Task to complete
Copy all records verbatim.

##### Data to use

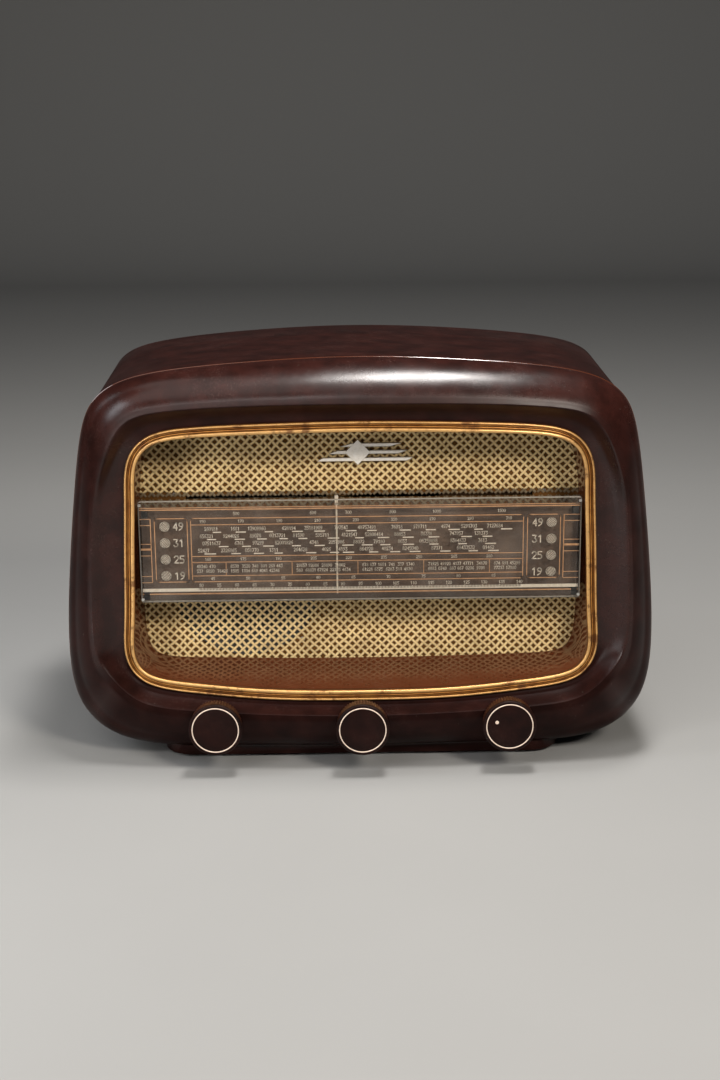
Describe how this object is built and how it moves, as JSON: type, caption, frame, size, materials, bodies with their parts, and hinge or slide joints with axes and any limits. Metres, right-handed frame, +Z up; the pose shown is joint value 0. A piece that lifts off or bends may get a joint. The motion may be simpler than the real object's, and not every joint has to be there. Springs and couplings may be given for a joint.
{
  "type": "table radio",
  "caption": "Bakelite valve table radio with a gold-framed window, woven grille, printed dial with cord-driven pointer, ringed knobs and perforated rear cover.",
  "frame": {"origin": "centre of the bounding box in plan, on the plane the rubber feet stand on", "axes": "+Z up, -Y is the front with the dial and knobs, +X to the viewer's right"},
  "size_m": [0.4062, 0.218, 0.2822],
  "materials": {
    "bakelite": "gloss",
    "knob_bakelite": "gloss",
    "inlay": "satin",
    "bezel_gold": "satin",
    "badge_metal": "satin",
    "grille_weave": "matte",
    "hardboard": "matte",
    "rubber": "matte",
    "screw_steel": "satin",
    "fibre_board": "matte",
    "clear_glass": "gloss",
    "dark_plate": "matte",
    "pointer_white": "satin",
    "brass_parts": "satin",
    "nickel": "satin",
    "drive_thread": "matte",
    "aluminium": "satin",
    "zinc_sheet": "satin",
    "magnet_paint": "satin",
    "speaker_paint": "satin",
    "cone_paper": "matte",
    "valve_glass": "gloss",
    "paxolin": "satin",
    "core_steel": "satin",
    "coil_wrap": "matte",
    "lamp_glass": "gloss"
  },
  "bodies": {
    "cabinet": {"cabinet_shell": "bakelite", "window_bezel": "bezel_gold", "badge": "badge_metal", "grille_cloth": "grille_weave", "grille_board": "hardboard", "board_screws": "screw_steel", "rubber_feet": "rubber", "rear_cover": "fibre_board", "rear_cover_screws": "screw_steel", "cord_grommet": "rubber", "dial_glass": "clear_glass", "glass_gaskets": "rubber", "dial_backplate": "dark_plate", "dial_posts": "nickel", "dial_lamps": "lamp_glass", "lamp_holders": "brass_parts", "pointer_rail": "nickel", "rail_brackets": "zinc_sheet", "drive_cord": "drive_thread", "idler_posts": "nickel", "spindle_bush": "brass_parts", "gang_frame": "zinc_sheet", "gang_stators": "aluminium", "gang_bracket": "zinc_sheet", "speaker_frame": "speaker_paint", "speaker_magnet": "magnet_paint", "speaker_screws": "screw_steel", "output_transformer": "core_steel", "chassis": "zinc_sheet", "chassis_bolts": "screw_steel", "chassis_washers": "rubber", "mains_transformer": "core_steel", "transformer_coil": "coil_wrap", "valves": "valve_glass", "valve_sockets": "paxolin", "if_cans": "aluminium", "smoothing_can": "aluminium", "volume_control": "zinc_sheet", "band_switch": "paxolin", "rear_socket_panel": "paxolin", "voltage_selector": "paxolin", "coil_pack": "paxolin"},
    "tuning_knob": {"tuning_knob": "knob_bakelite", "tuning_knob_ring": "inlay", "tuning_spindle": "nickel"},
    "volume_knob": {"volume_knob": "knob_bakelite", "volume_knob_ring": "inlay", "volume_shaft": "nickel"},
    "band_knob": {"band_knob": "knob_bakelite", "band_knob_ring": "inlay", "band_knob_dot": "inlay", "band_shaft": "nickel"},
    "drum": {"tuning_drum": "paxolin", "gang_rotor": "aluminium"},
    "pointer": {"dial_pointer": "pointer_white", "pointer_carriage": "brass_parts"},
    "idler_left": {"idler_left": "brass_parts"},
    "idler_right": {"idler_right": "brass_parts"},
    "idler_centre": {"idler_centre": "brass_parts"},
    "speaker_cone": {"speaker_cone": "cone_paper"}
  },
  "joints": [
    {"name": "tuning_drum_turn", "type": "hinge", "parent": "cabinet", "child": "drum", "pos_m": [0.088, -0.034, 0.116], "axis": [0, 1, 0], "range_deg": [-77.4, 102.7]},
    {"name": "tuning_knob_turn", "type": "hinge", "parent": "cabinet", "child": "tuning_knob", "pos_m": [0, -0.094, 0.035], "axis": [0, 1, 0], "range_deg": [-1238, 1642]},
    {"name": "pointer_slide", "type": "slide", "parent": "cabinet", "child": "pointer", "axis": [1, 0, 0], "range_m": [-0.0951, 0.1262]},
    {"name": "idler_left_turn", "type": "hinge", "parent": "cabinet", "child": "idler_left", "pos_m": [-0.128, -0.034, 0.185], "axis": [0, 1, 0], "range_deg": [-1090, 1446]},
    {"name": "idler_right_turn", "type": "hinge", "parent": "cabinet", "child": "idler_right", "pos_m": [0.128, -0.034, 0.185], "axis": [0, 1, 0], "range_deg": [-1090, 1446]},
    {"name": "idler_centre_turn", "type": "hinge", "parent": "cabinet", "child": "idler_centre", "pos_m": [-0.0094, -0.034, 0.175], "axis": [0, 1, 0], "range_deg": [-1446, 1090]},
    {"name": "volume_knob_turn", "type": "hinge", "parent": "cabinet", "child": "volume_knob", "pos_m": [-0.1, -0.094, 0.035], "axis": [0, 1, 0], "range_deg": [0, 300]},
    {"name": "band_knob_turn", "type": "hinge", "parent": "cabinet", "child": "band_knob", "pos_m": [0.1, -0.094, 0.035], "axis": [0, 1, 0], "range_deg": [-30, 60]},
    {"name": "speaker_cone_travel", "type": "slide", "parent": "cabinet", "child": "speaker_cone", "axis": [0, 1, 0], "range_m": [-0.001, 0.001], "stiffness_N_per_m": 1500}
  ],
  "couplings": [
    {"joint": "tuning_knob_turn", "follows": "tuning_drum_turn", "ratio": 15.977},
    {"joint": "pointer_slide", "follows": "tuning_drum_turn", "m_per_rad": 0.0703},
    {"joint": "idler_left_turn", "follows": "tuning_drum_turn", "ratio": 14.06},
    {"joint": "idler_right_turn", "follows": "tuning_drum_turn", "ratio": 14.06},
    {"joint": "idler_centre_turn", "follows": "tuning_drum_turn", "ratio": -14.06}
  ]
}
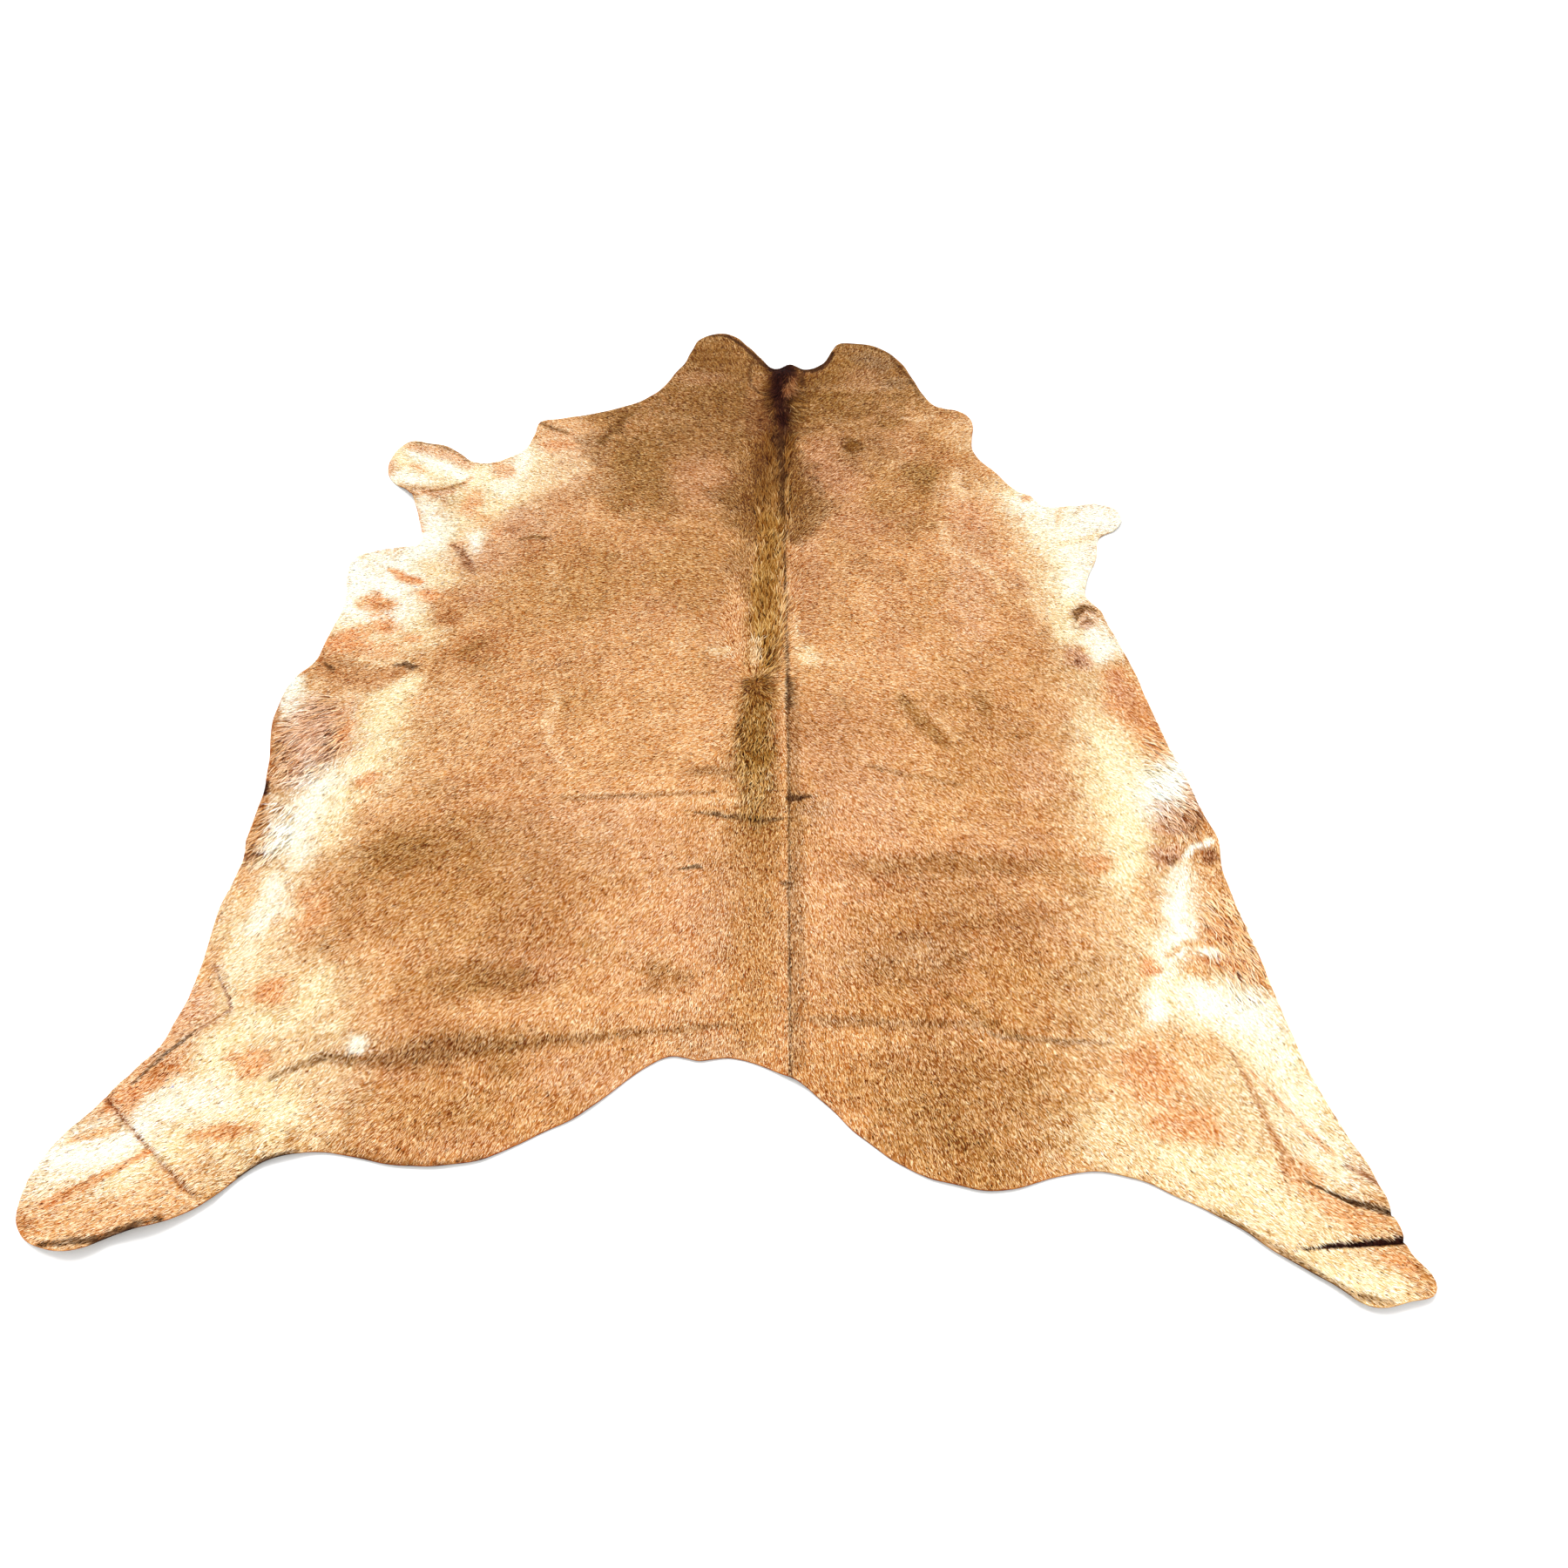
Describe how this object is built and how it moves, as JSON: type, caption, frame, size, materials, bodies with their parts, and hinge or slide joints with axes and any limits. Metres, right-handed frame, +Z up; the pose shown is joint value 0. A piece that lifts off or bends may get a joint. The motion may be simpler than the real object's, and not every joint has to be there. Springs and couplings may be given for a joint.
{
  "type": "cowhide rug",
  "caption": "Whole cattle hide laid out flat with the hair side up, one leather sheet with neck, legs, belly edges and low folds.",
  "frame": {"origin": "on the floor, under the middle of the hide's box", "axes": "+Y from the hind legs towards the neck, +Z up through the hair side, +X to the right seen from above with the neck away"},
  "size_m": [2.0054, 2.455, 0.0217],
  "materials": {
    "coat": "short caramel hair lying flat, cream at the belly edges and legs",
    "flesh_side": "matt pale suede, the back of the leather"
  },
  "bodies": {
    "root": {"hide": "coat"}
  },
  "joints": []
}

##########

Output for this task
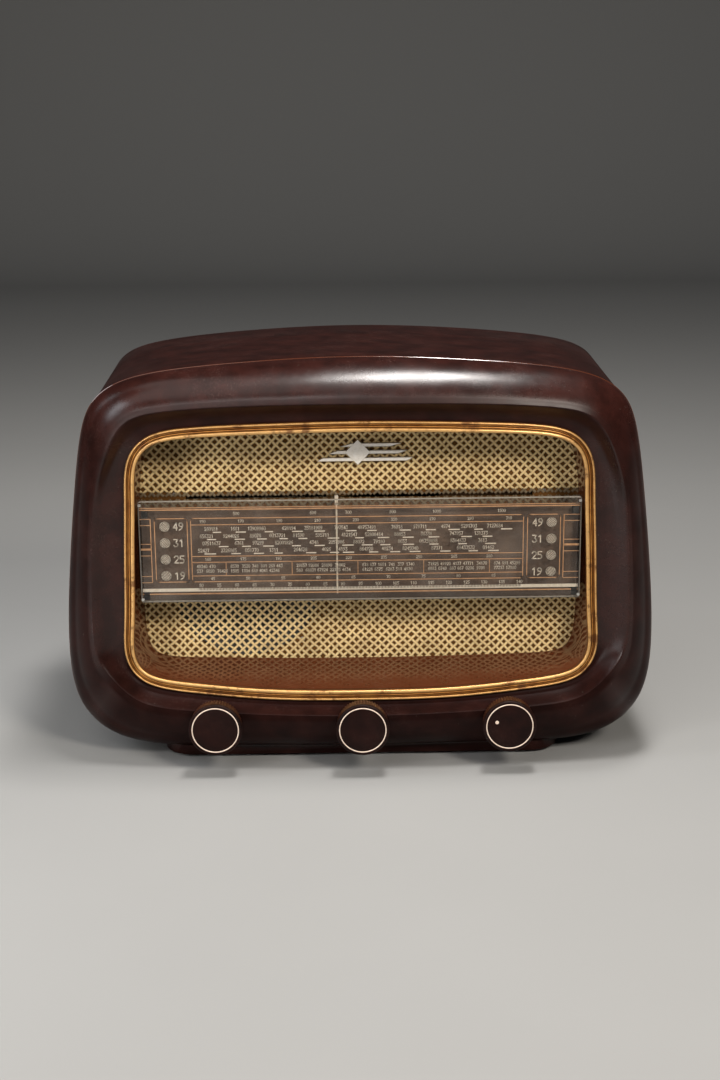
Describe how this object is built and how it moves, as JSON: type, caption, frame, size, materials, bodies with their parts, and hinge or slide joints with axes and any limits. Metres, right-handed frame, +Z up; the pose shown is joint value 0. A piece that lifts off or bends may get a joint. The motion may be simpler than the real object's, and not every joint has to be there. Springs and couplings may be given for a joint.
{
  "type": "table radio",
  "caption": "Bakelite valve table radio with a gold-framed window, woven grille, printed dial with cord-driven pointer, ringed knobs and perforated rear cover.",
  "frame": {"origin": "centre of the bounding box in plan, on the plane the rubber feet stand on", "axes": "+Z up, -Y is the front with the dial and knobs, +X to the viewer's right"},
  "size_m": [0.4062, 0.218, 0.2822],
  "materials": {
    "bakelite": "gloss",
    "knob_bakelite": "gloss",
    "inlay": "satin",
    "bezel_gold": "satin",
    "badge_metal": "satin",
    "grille_weave": "matte",
    "hardboard": "matte",
    "rubber": "matte",
    "screw_steel": "satin",
    "fibre_board": "matte",
    "clear_glass": "gloss",
    "dark_plate": "matte",
    "pointer_white": "satin",
    "brass_parts": "satin",
    "nickel": "satin",
    "drive_thread": "matte",
    "aluminium": "satin",
    "zinc_sheet": "satin",
    "magnet_paint": "satin",
    "speaker_paint": "satin",
    "cone_paper": "matte",
    "valve_glass": "gloss",
    "paxolin": "satin",
    "core_steel": "satin",
    "coil_wrap": "matte",
    "lamp_glass": "gloss"
  },
  "bodies": {
    "cabinet": {"cabinet_shell": "bakelite", "window_bezel": "bezel_gold", "badge": "badge_metal", "grille_cloth": "grille_weave", "grille_board": "hardboard", "board_screws": "screw_steel", "rubber_feet": "rubber", "rear_cover": "fibre_board", "rear_cover_screws": "screw_steel", "cord_grommet": "rubber", "dial_glass": "clear_glass", "glass_gaskets": "rubber", "dial_backplate": "dark_plate", "dial_posts": "nickel", "dial_lamps": "lamp_glass", "lamp_holders": "brass_parts", "pointer_rail": "nickel", "rail_brackets": "zinc_sheet", "drive_cord": "drive_thread", "idler_posts": "nickel", "spindle_bush": "brass_parts", "gang_frame": "zinc_sheet", "gang_stators": "aluminium", "gang_bracket": "zinc_sheet", "speaker_frame": "speaker_paint", "speaker_magnet": "magnet_paint", "speaker_screws": "screw_steel", "output_transformer": "core_steel", "chassis": "zinc_sheet", "chassis_bolts": "screw_steel", "chassis_washers": "rubber", "mains_transformer": "core_steel", "transformer_coil": "coil_wrap", "valves": "valve_glass", "valve_sockets": "paxolin", "if_cans": "aluminium", "smoothing_can": "aluminium", "volume_control": "zinc_sheet", "band_switch": "paxolin", "rear_socket_panel": "paxolin", "voltage_selector": "paxolin", "coil_pack": "paxolin"},
    "tuning_knob": {"tuning_knob": "knob_bakelite", "tuning_knob_ring": "inlay", "tuning_spindle": "nickel"},
    "volume_knob": {"volume_knob": "knob_bakelite", "volume_knob_ring": "inlay", "volume_shaft": "nickel"},
    "band_knob": {"band_knob": "knob_bakelite", "band_knob_ring": "inlay", "band_knob_dot": "inlay", "band_shaft": "nickel"},
    "drum": {"tuning_drum": "paxolin", "gang_rotor": "aluminium"},
    "pointer": {"dial_pointer": "pointer_white", "pointer_carriage": "brass_parts"},
    "idler_left": {"idler_left": "brass_parts"},
    "idler_right": {"idler_right": "brass_parts"},
    "idler_centre": {"idler_centre": "brass_parts"},
    "speaker_cone": {"speaker_cone": "cone_paper"}
  },
  "joints": [
    {"name": "tuning_drum_turn", "type": "hinge", "parent": "cabinet", "child": "drum", "pos_m": [0.088, -0.034, 0.116], "axis": [0, 1, 0], "range_deg": [-77.4, 102.7]},
    {"name": "tuning_knob_turn", "type": "hinge", "parent": "cabinet", "child": "tuning_knob", "pos_m": [0, -0.094, 0.035], "axis": [0, 1, 0], "range_deg": [-1238, 1642]},
    {"name": "pointer_slide", "type": "slide", "parent": "cabinet", "child": "pointer", "axis": [1, 0, 0], "range_m": [-0.0951, 0.1262]},
    {"name": "idler_left_turn", "type": "hinge", "parent": "cabinet", "child": "idler_left", "pos_m": [-0.128, -0.034, 0.185], "axis": [0, 1, 0], "range_deg": [-1090, 1446]},
    {"name": "idler_right_turn", "type": "hinge", "parent": "cabinet", "child": "idler_right", "pos_m": [0.128, -0.034, 0.185], "axis": [0, 1, 0], "range_deg": [-1090, 1446]},
    {"name": "idler_centre_turn", "type": "hinge", "parent": "cabinet", "child": "idler_centre", "pos_m": [-0.0094, -0.034, 0.175], "axis": [0, 1, 0], "range_deg": [-1446, 1090]},
    {"name": "volume_knob_turn", "type": "hinge", "parent": "cabinet", "child": "volume_knob", "pos_m": [-0.1, -0.094, 0.035], "axis": [0, 1, 0], "range_deg": [0, 300]},
    {"name": "band_knob_turn", "type": "hinge", "parent": "cabinet", "child": "band_knob", "pos_m": [0.1, -0.094, 0.035], "axis": [0, 1, 0], "range_deg": [-30, 60]},
    {"name": "speaker_cone_travel", "type": "slide", "parent": "cabinet", "child": "speaker_cone", "axis": [0, 1, 0], "range_m": [-0.001, 0.001], "stiffness_N_per_m": 1500}
  ],
  "couplings": [
    {"joint": "tuning_knob_turn", "follows": "tuning_drum_turn", "ratio": 15.977},
    {"joint": "pointer_slide", "follows": "tuning_drum_turn", "m_per_rad": 0.0703},
    {"joint": "idler_left_turn", "follows": "tuning_drum_turn", "ratio": 14.06},
    {"joint": "idler_right_turn", "follows": "tuning_drum_turn", "ratio": 14.06},
    {"joint": "idler_centre_turn", "follows": "tuning_drum_turn", "ratio": -14.06}
  ]
}
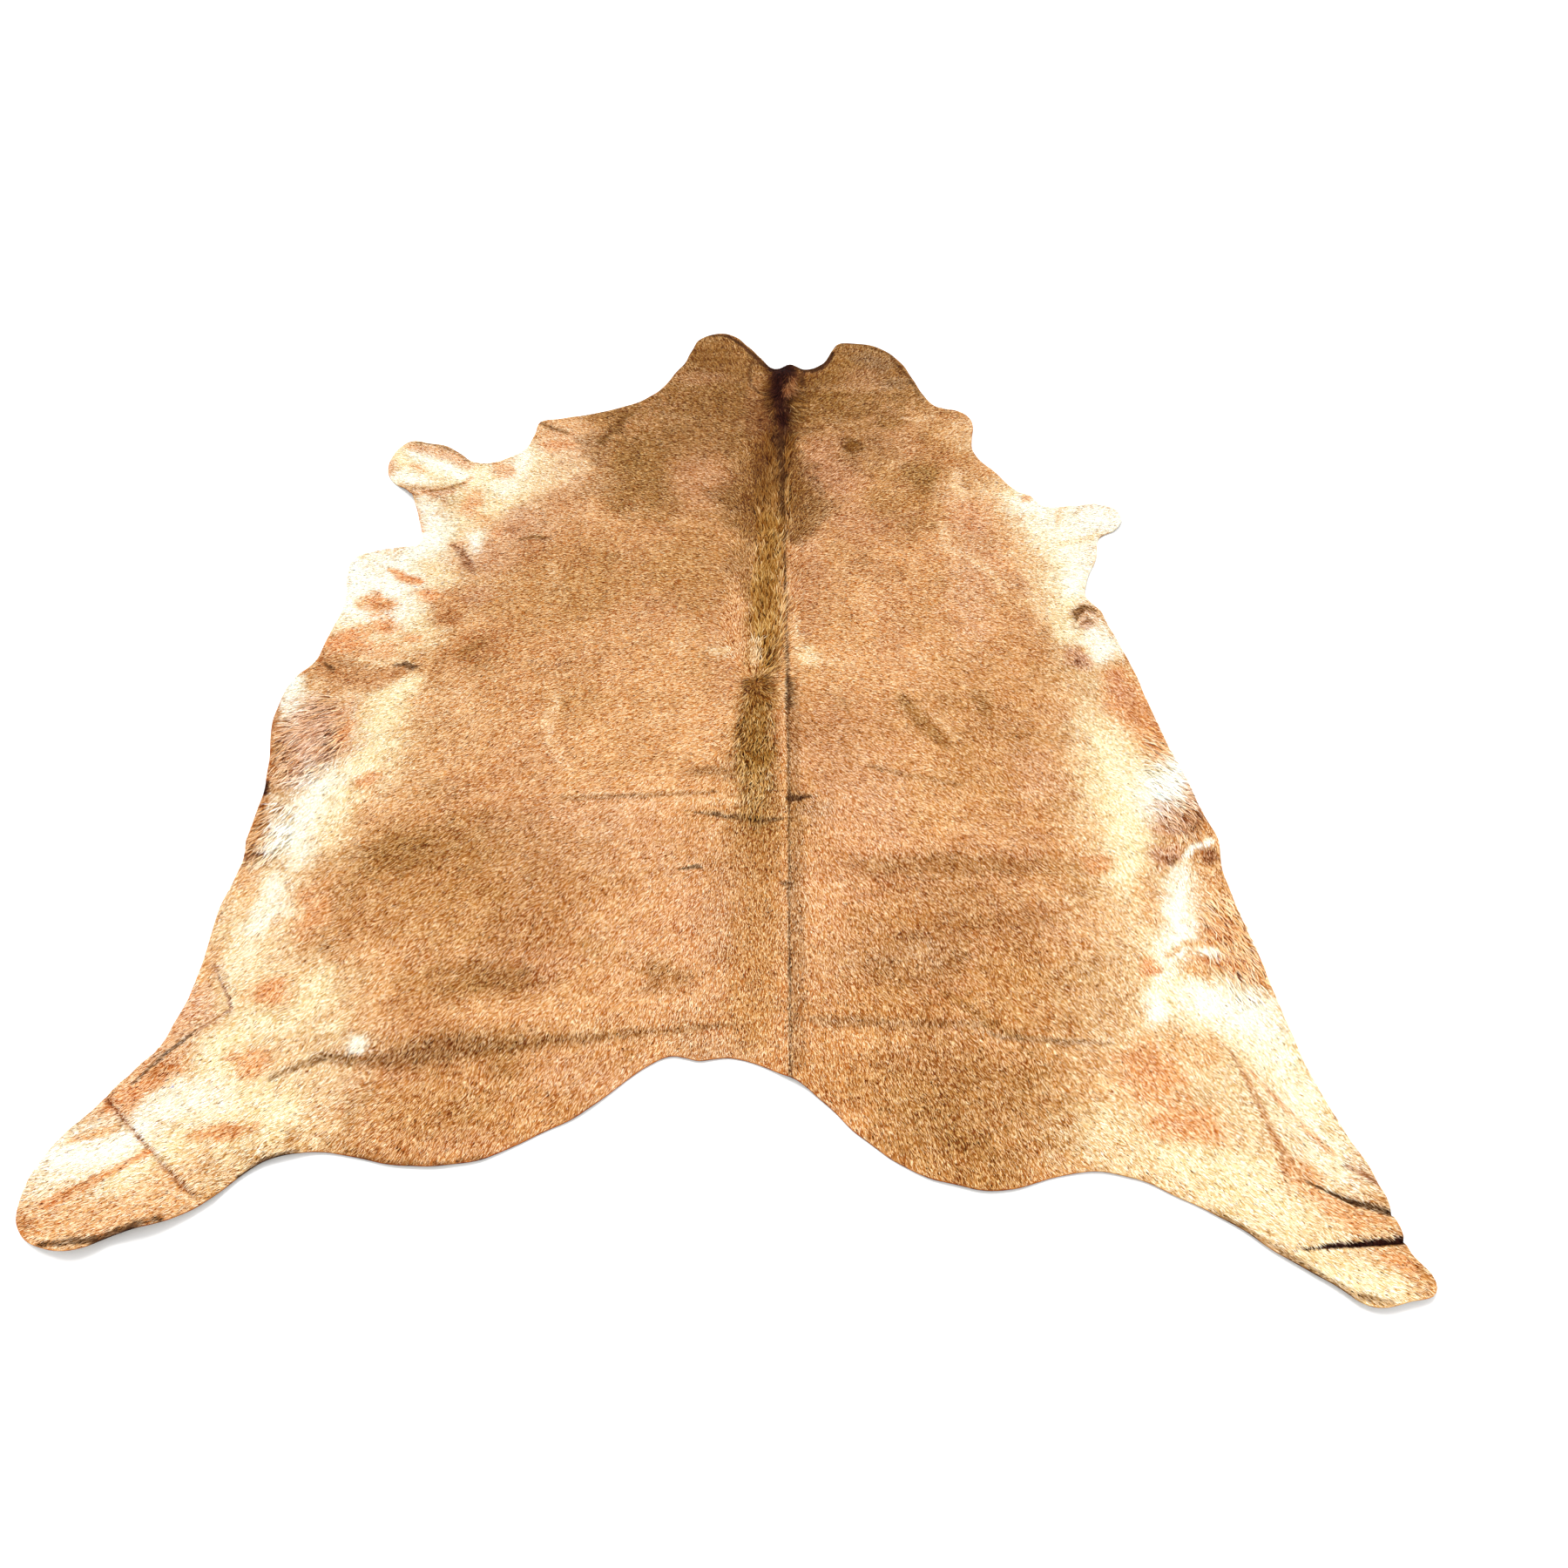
Describe how this object is built and how it moves, as JSON: type, caption, frame, size, materials, bodies with their parts, and hinge or slide joints with axes and any limits. Metres, right-handed frame, +Z up; the pose shown is joint value 0. A piece that lifts off or bends may get a joint. The motion may be simpler than the real object's, and not every joint has to be there. Springs and couplings may be given for a joint.
{
  "type": "cowhide rug",
  "caption": "Whole cattle hide laid out flat with the hair side up, one leather sheet with neck, legs, belly edges and low folds.",
  "frame": {"origin": "on the floor, under the middle of the hide's box", "axes": "+Y from the hind legs towards the neck, +Z up through the hair side, +X to the right seen from above with the neck away"},
  "size_m": [2.0054, 2.455, 0.0217],
  "materials": {
    "coat": "short caramel hair lying flat, cream at the belly edges and legs",
    "flesh_side": "matt pale suede, the back of the leather"
  },
  "bodies": {
    "root": {"hide": "coat"}
  },
  "joints": []
}